Macbeth’s Mistake Part 2

During Macbeth’s quest for power he makes many mistakes and I will focus on another one heretofore. In Robert Greene’s “The 48 Laws of Power”, the 20th law is, “do not commit to anyone.”
After Macbeth is named the Thane of Cawdor, he is won over concerning the Weird Sisters legitimacy, as the the first half of the prophesy has been fulfilled. Although he isn’t named immediate successor he is left hope of the throne as Duncan says the “honor(of succession)…shall shine on all deservers.” He then acknowledges the presence of his “black and deep desires.” Immediately following, Lady Macbeth receives his letter telling her “what greatness is promised thee.” He is committing his regal ascension to her hopes which henceforth she never backs down from.

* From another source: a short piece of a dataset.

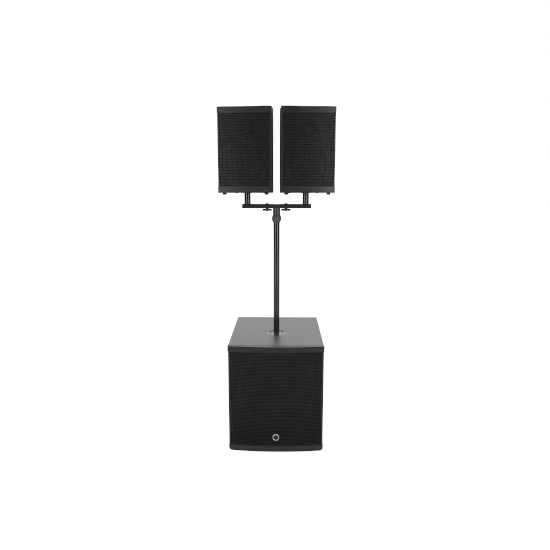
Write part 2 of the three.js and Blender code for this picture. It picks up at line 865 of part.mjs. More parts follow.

It is from this moment on that Macbeth becomes a puppet to her appetite for advancement. Macbeth makes the fatal mistake of committing himself to someone who happens to be his wife and one who plays the unconventional and overbearingly dominant and masculine role in the relationship. Someone who unfortunately is bereft of rationality and abundantly brimming in delusion-filled malice. Baltasar Gracian said, “Do not commit yourself to anybody or anything, for that is to be a slave, a slave to every man…Above all, keep yourself free of commitments and obligations; they are the device of another to get you into their power.” It is Lady Macbeth’s power over her husband that fosters his destruction, but the sad thing is that Macbeth gave it to her.